We also oppose the death penalty because of serious and unavoidable problems in its implementation.

The record shows that innocent people have sometimes been executed. Because of human imperfection, such mistakes are unavoidable. Unlike other forms of punishment, a mistaken execution can never be corrected. **

Numerous studies have failed to prove that capital punishment deters homicide more effectively than imprisonment. ***

Demographic studies have shown that the death penalty is imposed disproportionately on poor people and people of color. ****

We know that there are many thoughtful differences of opinion about the death penalty among the members of our churches. In the coming months, we urge the people in our congregations to share these opinions with one another and to study and reflect together on this issue from the perspective of their Christian faith, opening their hearts and minds to one another and to the guidance and illumination of God's Spirit.
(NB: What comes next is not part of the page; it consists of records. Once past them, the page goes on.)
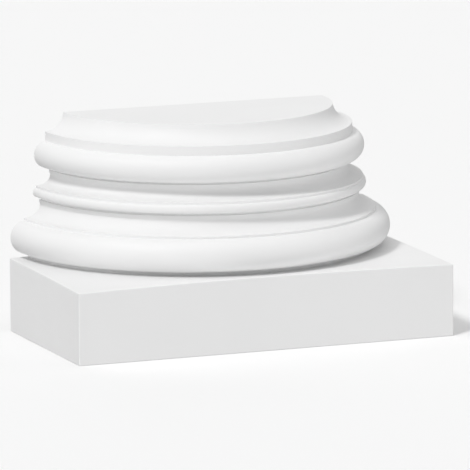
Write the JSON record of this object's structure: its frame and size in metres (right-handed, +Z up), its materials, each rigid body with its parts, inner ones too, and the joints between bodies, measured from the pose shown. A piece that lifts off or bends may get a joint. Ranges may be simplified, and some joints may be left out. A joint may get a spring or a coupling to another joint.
{
  "type": "half column base",
  "caption": "Classical base for a half column: two tori, scotias and a bead turned on a square plinth, cut flat through the axis to stand against a wall.",
  "frame": {"origin": "centre of the underside of the plinth, on the floor", "axes": "+Z up along the column's axis, +Y back into the wall, +X to the right as seen from the front"},
  "size_m": [0.34, 0.17, 0.1872],
  "materials": {
    "white_primer": "moulded hard polyurethane foam with a smooth satin-matt white primer"
  },
  "bodies": {
    "root": {"half_column_base": "white_primer"}
  },
  "joints": []
}
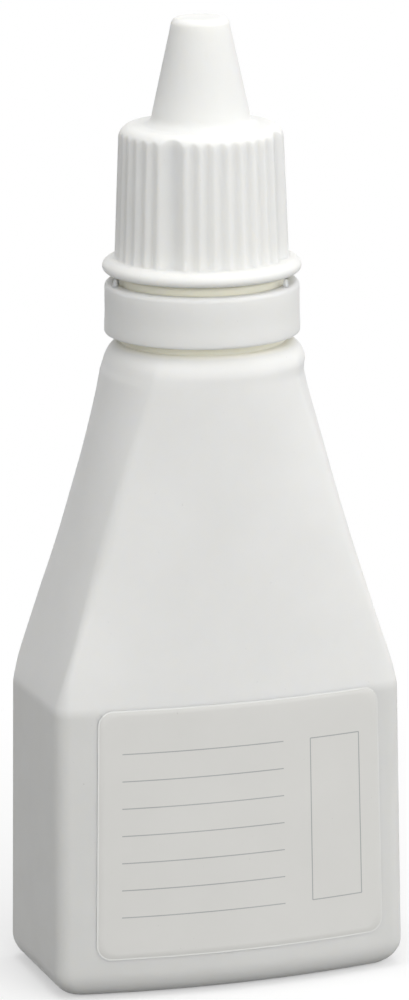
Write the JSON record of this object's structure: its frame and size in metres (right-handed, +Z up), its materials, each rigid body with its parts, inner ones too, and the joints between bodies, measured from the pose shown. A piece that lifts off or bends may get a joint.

We also urge those who come to a decision on this issue to communicate their position to the governor and legislators of our state.


Footnotes
* A national poll conducted in 1993 by the polling firms of Greenberg/Lake and the Tarrance Group revealed that more American favor life without parole, coupled with restitution, than favor the death penalty. (Sentencing for Life, Americans Embrace Alternative to the Death Penalty, 1993).
** A 1987 Stanford Law Review article found 349 people wrongfully convicted of crimes punishable by death from 1900 to 1985. Of these, 139 received the death penalty and 23 were executed.
*** For example, a study by Amnesty International revealed that between 1976 and 1986 the average murder rate in states without the death penalty was 5.3 per million and in states that had executed someone, it was 10.6 per million. (The Milwaukee Journal, October 29, 1994).
**** For example, nearly 90% of these executed for the crime of rape since 1930 have been African Americans. (U.S. Department of Justice, Bureau of Justice Statistics, Capital Punishment, 1981).